After taking these few simple steps they would be able to argue their allegations before the ECtHR in depth. Given the “seriousness” of their allegations, they could even demand the court give their case priority and apply some interim measures under the Rule of Courts.

However, we have not heard any news that they followed such an “independent” legal avenue to take their allegations before the ECtHR. Their lawyers announced a few days ago that they brought all these allegations before the ECtHR in their application in which they mainly challenged Mr. Doğan’s arrest and detention under Article 5 of the European Convention of Human Rights.

If his lawyer had not clarified this matter, we would have never understood that they had discussed the “fabricated evidence” question before the ECtHR because when we read the ECtHR’s decision in their case, Çetin Doğan v. Turkey (28484/10), we cannot see even one single reference to their allegations.

The ECtHR has not even cited their allegations about “fabricated evidence” when it summarizes Mr. Doğan’s allegations. The statement that may remotely be related to this allegation of “fabricated evidence” appears to be the following: “…he explains that the Balyoz operation, used by the prosecutor in İstanbul as the base for making his charges, is a fictional scenario developed as an exercise as part of seminar work, and he argues that the original script has been reworked with a manipulative intent.”

I think even this paragraph I cited is not related to “fabricated” evidence. This one is one of the main lines in Doğan’s defense strategy arguing that all they prepared were scenarios for various situations but not a coup plan.

When we look at the assessment of the evidence by the ECtHR, all we see is this paragraph:

“The Court also notes that there exist elements of evidence such as the documents printed or digitized related to the planning of the Balyoz operations.
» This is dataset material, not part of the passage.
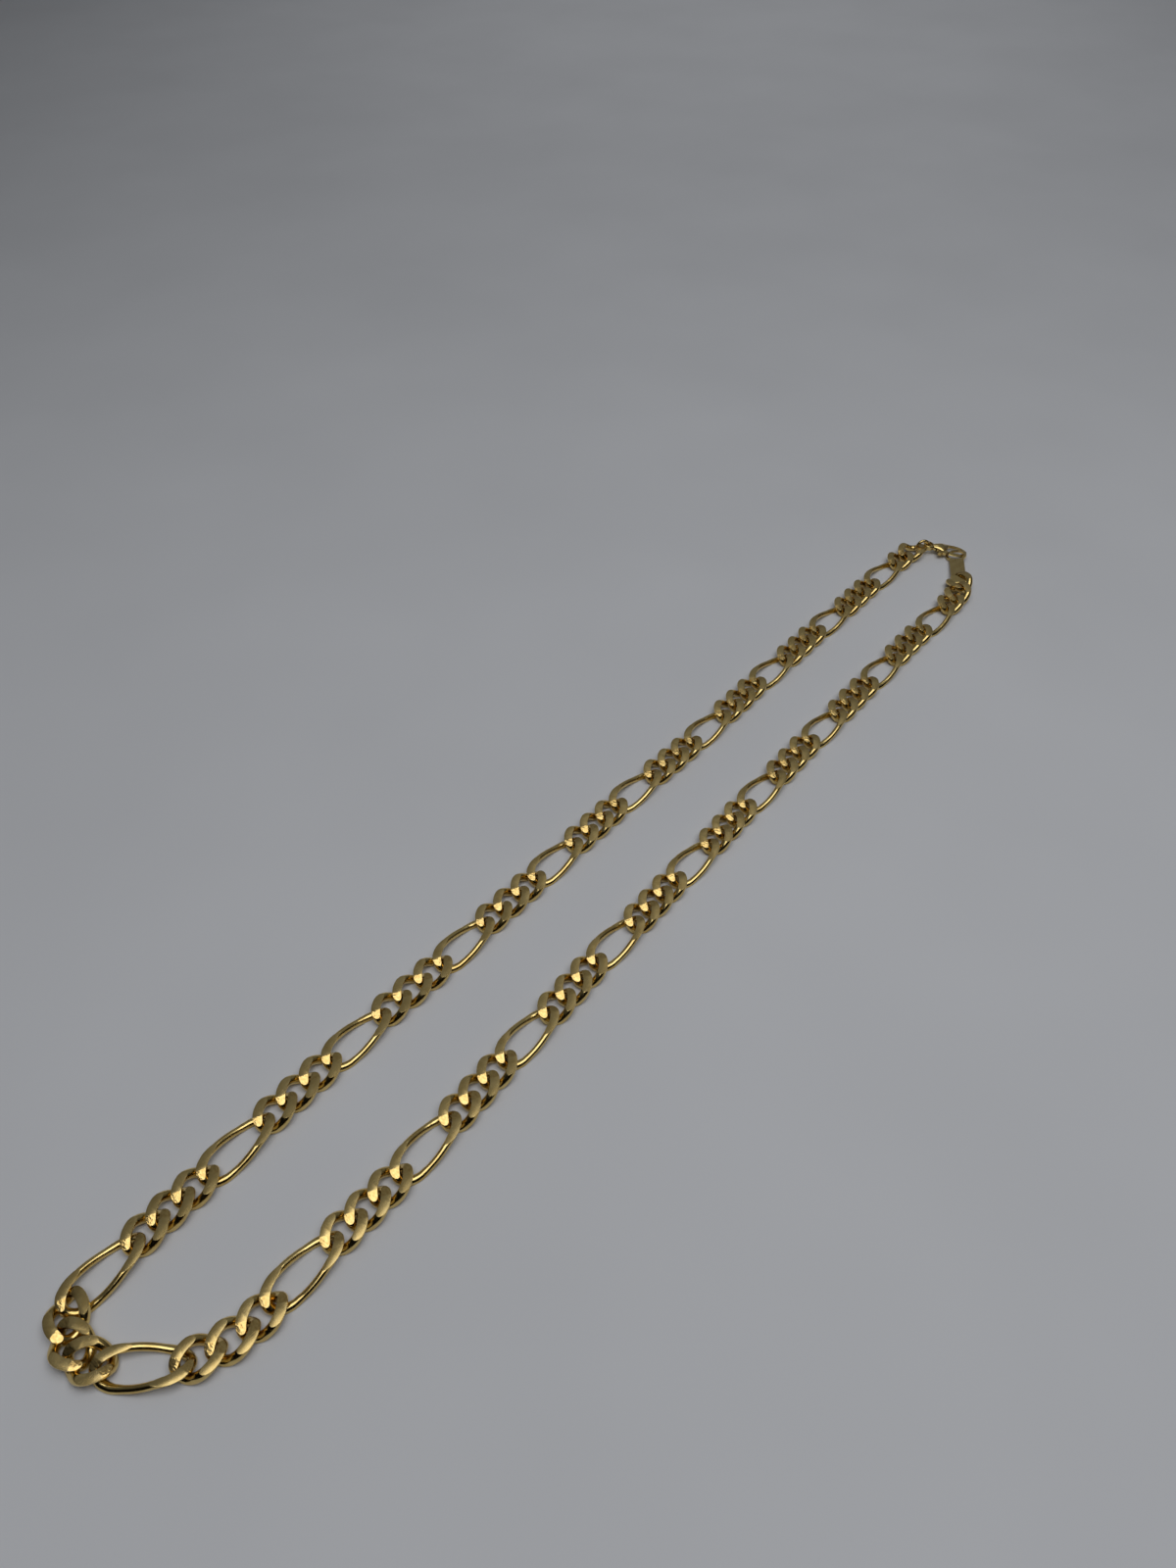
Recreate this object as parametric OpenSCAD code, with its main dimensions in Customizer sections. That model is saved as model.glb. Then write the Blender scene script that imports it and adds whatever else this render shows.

The set of elements, consisting of a package of 2,229 printed pages, 19 CDs and 10 audio cassettes, including several documents signed by the plaintiff as well as minutes of meetings recording his speeches, had been collected by the prosecution before the applicant’s arrest, which had been made on the suspicion that he had committed the offense, an offense severely punished by the Penal Code.”

With all this evidence the ECtHR come to the conclusion that the arrest of the applicant is justified and based on some concrete evidence. Again we cannot see any discussion on these allegations of “fabricated evidence” in any part of the decision of the ECtHR. Obviously their allegations about fabricated evidence were not taken seriously and not given any weight by the ECtHR. It is of course possible for Mr. Doğan to discuss this “fabricated evidence” in later stages within the context of “fair trial” guarantees, which will be a discussion on procedure, whether the applicants arguments were evaluated in a fair manner and so on.

Some media outlets in Turkey, which widely published these allegations about “fabricated evidence,” now turn a completely blind eye to this decision of the ECtHR. Why?